Similarly, the Patriotism Awareness Forum (PAF) has condemned the strike, labelling it a serious affront to democracy and the rule of law. PAF’s leaders, Nelson Ekujumi and Peter Claver Oparah, have called for government intervention to address this blatant contempt of court orders.

On the legal front, several senior lawyers have joined the chorus calling for the arrest of labour leaders. Senior Advocate of Nigeria, Abdul Balogun, and others have urged the government to commence contempt proceedings, underscoring that no one, including labour leaders, is above the law.
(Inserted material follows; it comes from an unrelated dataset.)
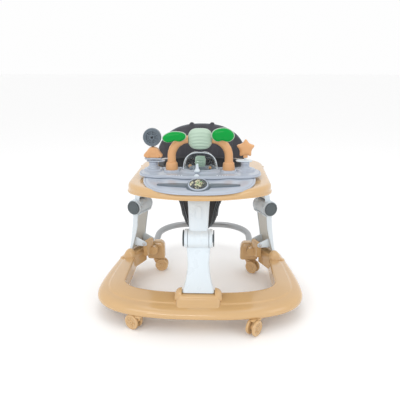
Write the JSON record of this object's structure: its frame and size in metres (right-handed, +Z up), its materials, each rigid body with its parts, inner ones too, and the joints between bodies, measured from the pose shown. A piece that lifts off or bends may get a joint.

Lawyer Bashir A. Salam pointed out that both the government and labour unions are culpable in this escalating situation, often choosing which court orders to obey.

Contrastingly, former NLC General-Secretary Dr Peter Ozo-Esson has defended the strike, arguing that the right to strike is fundamental to distinguishing a worker from a slave. He criticised the Industrial Court for becoming too compliant with the executive arm, thus jeopardising democratic development in Nigeria.

As the strike continues to paralyse activities across the nation, the debate intensifies around the balance between obeying legal injunctions and fighting for workers’ rights. The situation remains tense, with potential legal actions looming over the labour leaders, even as they stand firm in their resolve to protest perceived injustices.